There are some difficult ethical judgments here.
It’s all very well to “discount” your own future income or spending.
But is it right to do that for people who haven’t even been born?
The result is you get different views about the right discount rate to use.
The choice makes a huge difference to how much it makes sense to pay to avoid climate damage in the future.
If you take the annual discount rate used in the Stern review, 1.3%, which is about as low as any, then to avoid $100 of damage in a hundred years from now, it would make sense to pay $25 today.
If you go for a higher rate of, for example, 5% you get 76 cents.
A low discount rate supports the case for a very high carbon tax now.

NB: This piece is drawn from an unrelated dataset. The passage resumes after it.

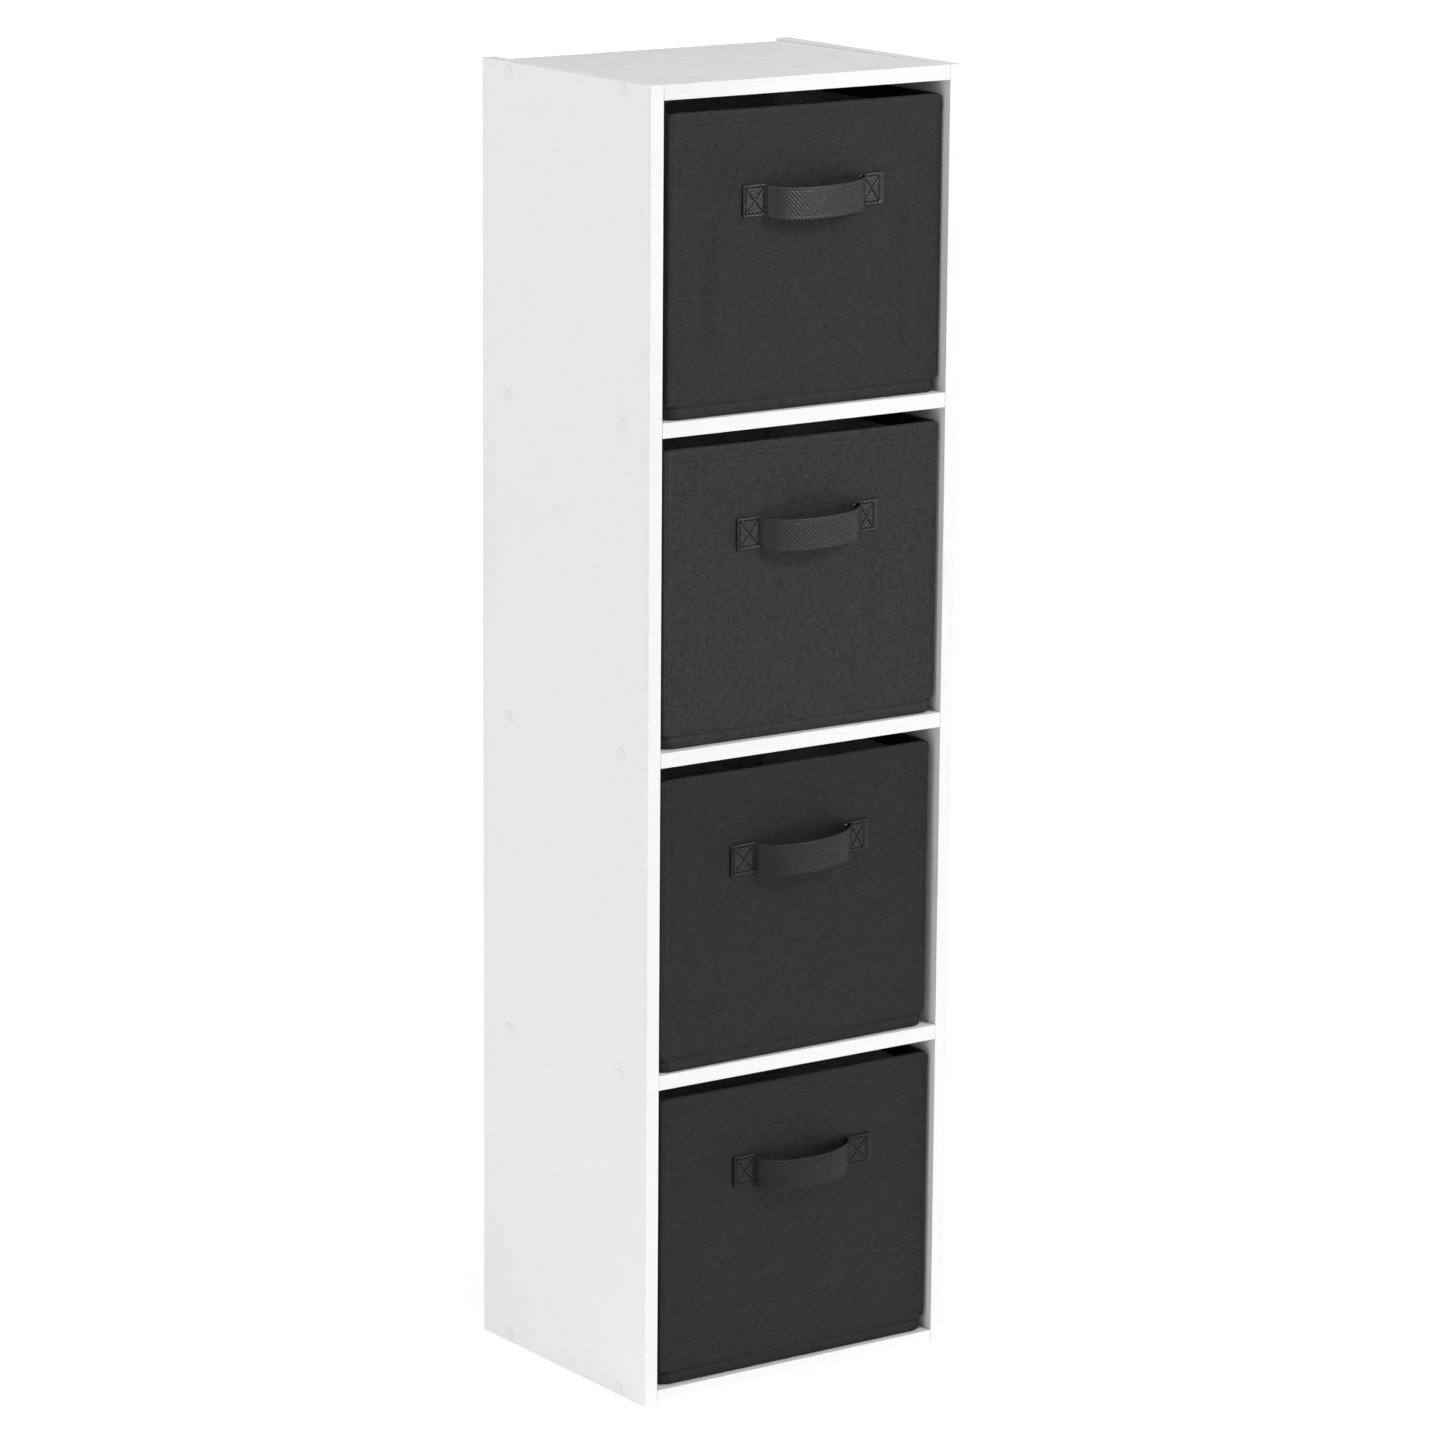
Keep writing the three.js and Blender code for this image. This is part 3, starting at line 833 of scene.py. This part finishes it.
class Strap:
    """A webbing strap with both ends folded under and sewn flat."""

    def __init__(self, item):
        self.item = item
        self.shape = STRAPS[item.number - 1]
        self.half = item.strap_span / 2
        self.left, self.right = (self.half - sewn for sewn in self.shape["sewn"])
        self.middle = item.strap_middle
        self.under = WALL_SKIN - 0.05 - WEBBING / 2
        self.over = self.under - WEBBING - LAYER_GAP

    def arch(self, x):
        """How far out the strap stands, from 0 at its patches, which it leaves squarely, to 1."""
        free = np.where(x < 0, self.left, self.right)
        power = np.where(x < 0, *self.shape["power"])
        return np.sqrt(1 - np.minimum(np.abs(x) / free, 1) ** power)

    def centre_line(self):
        """Evenly spaced points (x, y) from the left end, under and over, to the right end."""
        turn = (self.under - self.over) / 2
        edge = self.half - turn - WEBBING / 2
        angles = np.radians(np.linspace(90, 270, 9))
        middle = (self.under + self.over) / 2
        halves = []
        for sign, free in ((-1, self.left), (1, self.right)):
            fold = [(edge - turn * math.cos(a), middle + turn * math.sin(a)) for a in angles]
            tuck = [(x, self.under) for x in np.linspace(self.half - TAIL, edge, 20)[:-1]]
            over = [(x, self.over) for x in np.linspace(edge, free, 20)[1:-1]]
            x = free * np.sin(np.linspace(math.pi / 2, 0, 240))
            arch = list(zip(x, self.over - self.shape["bulge"] * self.arch(sign * x)))
            halves.append(np.array(tuck + fold + over + arch) * [sign, 1])
        path = np.concatenate([halves[0], halves[1][::-1][1:]])
        return self.even(self.softened(self.even(path)))

    @staticmethod
    def even(path):
        run = np.concatenate([[0], np.cumsum(np.linalg.norm(np.diff(path, axis=0), axis=1))])
        places = np.linspace(0, run[-1], round(run[-1] / STRAP_STEP) + 1)
        return np.stack([np.interp(places, run, path[:, k]) for k in range(2)], -1)

    def softened(self, path):
        """The bend where the strap leaves its patches is rounded; the folded ends stay tight."""
        kernel = np.hanning(13)[1:-1]
        kernel = kernel / kernel.sum()
        padded = np.pad(path, ((5, 5), (0, 0)), mode="edge")
        smooth = np.stack([np.convolve(padded[:, k], kernel, "valid") for k in range(2)], -1)
        x = path[:, :1]
        near = 1 - smoothstep(6, 9, np.abs(np.abs(x) - np.where(x < 0, self.left, self.right)))
        upper = path[:, 1:] < self.over + 0.3
        return np.where(upper, path + near * (smooth - path), path)

    def lift(self, x):
        return self.shape["rise"] * x / (2 * self.half) - self.shape["sag"] * self.arch(x)

    def groove(self, x, c):
        """How far the sewn box and cross pull the webbing in."""
        depth = 0
        for points in self.sewn_lines():
            depth = np.maximum(depth, bell(distance_to(points, x, c), 0.8))
        return SEWN_GROOVE * depth

    def sewn_lines(self):
        """The box and its diagonals on each patch, as lines (x, c)."""
        top = WEBBING_WIDTH / 2 - BOX_FROM_EDGE
        lines = []
        for end, free, margin in zip((-1, 1), (self.left, self.right), BOX_FROM_FOLDS):
            near, far = end * (free + BOX_FROM_BEND), end * (self.half - margin)
            box = [(near, -top), (near, top), (far, top), (far, -top)]
            lines += [[box[k], box[(k + 1) % 4]] for k in range(4)]
            lines += [[box[0], box[2]], [box[1], box[3]]]
        return lines

    def place(self, x, y, c, lean, lift):
        """From along, out and across the strap to the bin's frame, following the wall behind."""
        z = self.item.strap_height + c * np.cos(lean) + lift
        across = x + self.middle
        wall = self.item.warp(np.zeros(np.broadcast(across, z).shape, int), across, z)
        return np.stack(np.broadcast_arrays(across, y - wall - c * np.sin(lean), z), -1)

    def build(self, material):
        path = self.centre_line()
        ahead = np.gradient(path, axis=0)
        ahead = ahead / np.linalg.norm(ahead, axis=1, keepdims=True)
        out = np.stack([ahead[:, 1], -ahead[:, 0]], -1)
        s = np.arange(len(path)) * STRAP_STEP
        wide = WEBBING_WIDTH / 2
        c = np.linspace(-wide, wide, round(WEBBING_WIDTH / STRAP_STEP) + 1)
        s, c = s[:, None], c[None]
        x = path[:, :1]
        near_edge = wide - np.abs(c)
        plump = np.sqrt(1 - np.clip(1 - near_edge, 0, 1) ** 2) * 0.75 + 0.25
        lean = -self.shape["tip"] * self.arch(x)
        on_patch = np.abs(x) > min(self.left, self.right) - 1
        top_layer = (path[:, 1:] < self.over + 0.25) & on_patch
        layers = []
        for face in (1, -1):
            ribs = np.sin(2 * math.pi * (s + face * c * TWILL_SLOPE) / TWILL_PERIOD)
            slubs = ripples(s, c * 2.5, self.item.seed + 40 + face, 7.0)
            height = TWILL_HEIGHT * (ribs + 0.25 * slubs) * smoothstep(0.2, 1.2, near_edge)
            selvedge = SELVEDGE_DEPTH * bell(near_edge - SELVEDGE_INSET, 0.45)
            thick = WEBBING / 2 * plump + height - TWILL_HEIGHT - selvedge
            if face == 1:
                thick = thick - np.where(top_layer, self.groove(x, c), 0)
            surface_x = x + face * out[:, :1] * thick
            surface_y = path[:, 1:] + face * out[:, 1:] * thick
            layers.append(self.place(surface_x, surface_y, c, lean, self.lift(x)))
        ring = np.concatenate([layers[0], layers[1][:, ::-1]], axis=1)
        rows, count = ring.shape[:2]
        faces = tube_faces(rows, count)
        across = np.concatenate([c[0], c[0][::-1], c[0][:1]])
        u = np.repeat(s, count + 1, 1)
        v = np.repeat(across[None], rows, 0)
        cap = np.stack([np.zeros(count), across[:-1]], -1)
        uv = np.concatenate([grid_uv(u, v), cap, cap])
        name = f"{self.item.name}_handle_webbing"
        strap = mesh_object(name, ring.reshape(-1, 3), faces, material, uv)
        self.item.own(strap, slot="charcoal_webbing", replaces=[f"{self.item.name}_handle"])

    def stitches(self):
        found = []
        surface = self.over - WEBBING / 2 + 0.2
        count = 12
        for (x0, c0), (x1, c1) in self.sewn_lines():
            x, c = np.linspace(x0, x1, count), np.linspace(c0, c1, count)
            path = self.place(x, np.full(count, surface), c, 0.0, self.lift(x))
            normals = np.tile([0.0, -1.0, 0.0], (count, 1))
            found += stitches_along(path, normals, HEAVY_STITCH_PITCH, HEAVY_STITCH_LENGTH)
        return found


def make_bin(number):
    item = Bin(number)
    index = number - 1
    # The fabric's tone carries this bin's painted light or painted shade.
    fabric = cloth(
        f"charcoal_fabric_{number}",
        10.0 * number,
        shades_of(FABRIC_COLOUR, FABRIC_CONTRAST, FABRIC_PAINTED_LIGHT[index]),
        FABRIC_WEAVE,
        FABRIC_RELIEF,
        (item.halves(0)[0], item.height),
        Roughness=0.55,
    )
    # The tape's tone carries this strap's painted light, and its twill contrast a painted glint on
    # the top straps.
    tape = webbing_cloth(
        f"charcoal_webbing_{number}",
        7.0 * number,
        shades_of(WEBBING_COLOUR, TWILL_PATTERN_AND_GLINT[index], WEBBING_PAINTED_LIGHT[index]),
        WEBBING_SHEEN[index],
    )
    make_cover(item, fabric)
    make_lining(item)
    make_stiffeners(item)
    make_base_board(item)
    strap = Strap(item)
    strap.build(tape)
    hem, sewn = hem_stitches(item), strap.stitches()
    make_stitching(f"{item.name}_hem_stitching", hem, item, THREAD_RADIUS, THREAD)
    make_stitching(f"{item.name}_handle_stitching", sewn, item, HEAVY_THREAD_RADIUS, HEAVY_THREAD)


for bin_number in range(1, BIN_COUNT + 1):
    make_bin(bin_number)


# Cabinet

for node_name in sorted(NODES):
    node = NODES[node_name]
    if node.hide_render:  # a piece above stands in for it
        continue
    is_screw = node_name.startswith("screw_")
    node.data.materials.clear()
    node.data.materials.append(ZINC if is_screw else MELAMINE)
    if not is_screw:
        weld = node.modifiers.new("weld", "WELD")
        weld.merge_threshold = WELD_DISTANCE
        bevel = node.modifiers.new("softened_edges", "BEVEL")
        bevel.width = SOFTENED_EDGE
        bevel.segments = 2
        bevel.limit_method = "ANGLE"
        bevel.angle_limit = SHARP_ANGLE
        bevel.harden_normals = True


def make_caps(side_name, side):
    """Domed covers over the screw heads of one side panel."""
    low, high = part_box(f"side_panel_{side_name}")
    face_x = (low.x if side < 0 else high.x) / MM
    angle = np.linspace(0, 2 * math.pi, CAP_SIDES + 1)[:-1]
    points, faces = [], []
    for node_name in sorted(NODES):
        if not (node_name.startswith("screw_") and f"_{side_name}_" in node_name):
            continue
        corner_a, corner_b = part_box(node_name)
        middle = (corner_a + corner_b) / 2 / MM
        start = len(points)
        for radius, proud in CAP_PROFILE:
            for a in angle:
                y, z = middle.y + radius * math.cos(a), middle.z + radius * math.sin(a)
                points.append((face_x + side * proud, y, z))
        rows = len(CAP_PROFILE)
        for quad in grid_faces(rows, CAP_SIDES, True) + start:
            faces.append(list(quad) if side > 0 else list(quad)[::-1])
        outer = [start + (rows - 1) * CAP_SIDES + k for k in range(CAP_SIDES)]
        back = [start + k for k in range(CAP_SIDES)]
        faces.append(outer if side > 0 else outer[::-1])
        faces.append(back[::-1] if side > 0 else back)
    caps = mesh_object(f"screw_caps_{side_name}", points, faces, CAP_PLASTIC)
    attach(caps, "cabinet")


make_caps("left", -1)
make_caps("right", 1)


# Studio: pale floor, even white surroundings and four soft lights.

edge = FLOOR_HALF / MM
floor = mesh_object(
    "studio_floor",
    [(x, y, -FLOOR_DROP) for x, y in ((-edge, -edge), (edge, -edge), (edge, edge), (-edge, edge))],
    [(0, 1, 2, 3)],
    studio_floor("studio_floor_paper"),
)

world = bpy.data.worlds.new("studio")
bpy.context.scene.world = world
world.use_nodes = True
sky = world.node_tree.nodes["Background"]
sky.inputs["Color"].default_value = rgb(1.0, 1.0, 1.0)
sky.inputs["Strength"].default_value = WORLD_STRENGTH

for light_name, (place, aim, side, power) in LIGHTS.items():
    light_data = bpy.data.lights.new(light_name, "AREA")
    light_data.size = side
    light_data.energy = power
    light_data.color = LIGHT_COLOUR
    light = bpy.data.objects.new(light_name, light_data)
    light.location = place
    light.rotation_euler = (Vector(aim) - Vector(place)).to_track_quat("-Z", "Y").to_euler()
    bpy.context.scene.collection.objects.link(light)


def camera_turn(turn, dip, roll):
    """The camera's axes in the frame, from its angles in degrees."""
    turn, dip, roll = (math.radians(angle) for angle in (turn, dip, roll))
    level = Vector((math.cos(turn), -math.sin(turn), 0.0))
    forward = Vector((math.sin(turn), math.cos(turn), 0.0))
    ahead = forward * math.cos(dip) - Vector((0.0, 0.0, math.sin(dip)))
    upright = level.cross(ahead)
    right = level * math.cos(roll) + upright * math.sin(roll)
    up = upright * math.cos(roll) - level * math.sin(roll)
    return Matrix((right, up, -ahead)).transposed().to_4x4()


camera_data = bpy.data.cameras.new("camera")
camera_data.lens = CAMERA_LENS
camera_data.sensor_width = 36.0
camera_data.clip_end = 200.0
camera = bpy.data.objects.new("camera", camera_data)
camera.matrix_world = Matrix.Translation(CAMERA_PLACE) @ camera_turn(*CAMERA_ANGLES)
bpy.context.scene.collection.objects.link(camera)
bpy.context.scene.camera = camera
bpy.context.scene.view_settings.view_transform = "Standard"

A higher rate suggests a more moderate tax now rising over time.
Professor Martin Weitzman of Harvard suggests another approach.
He wants to put more emphasis on the possibility of catastrophic climate change – scenarios with probabilities that he suggests are low but not negligible.
“The primary reason for keeping greenhouse gas levels down is to insure against catastrophic high temperature climate risks.”
There’s an old joke about economists (attributed to George Bernard Shaw): if you laid them all end to end they still wouldn’t reach a conclusion.
Well it will be politicians in charge in Paris not economists, so maybe they will.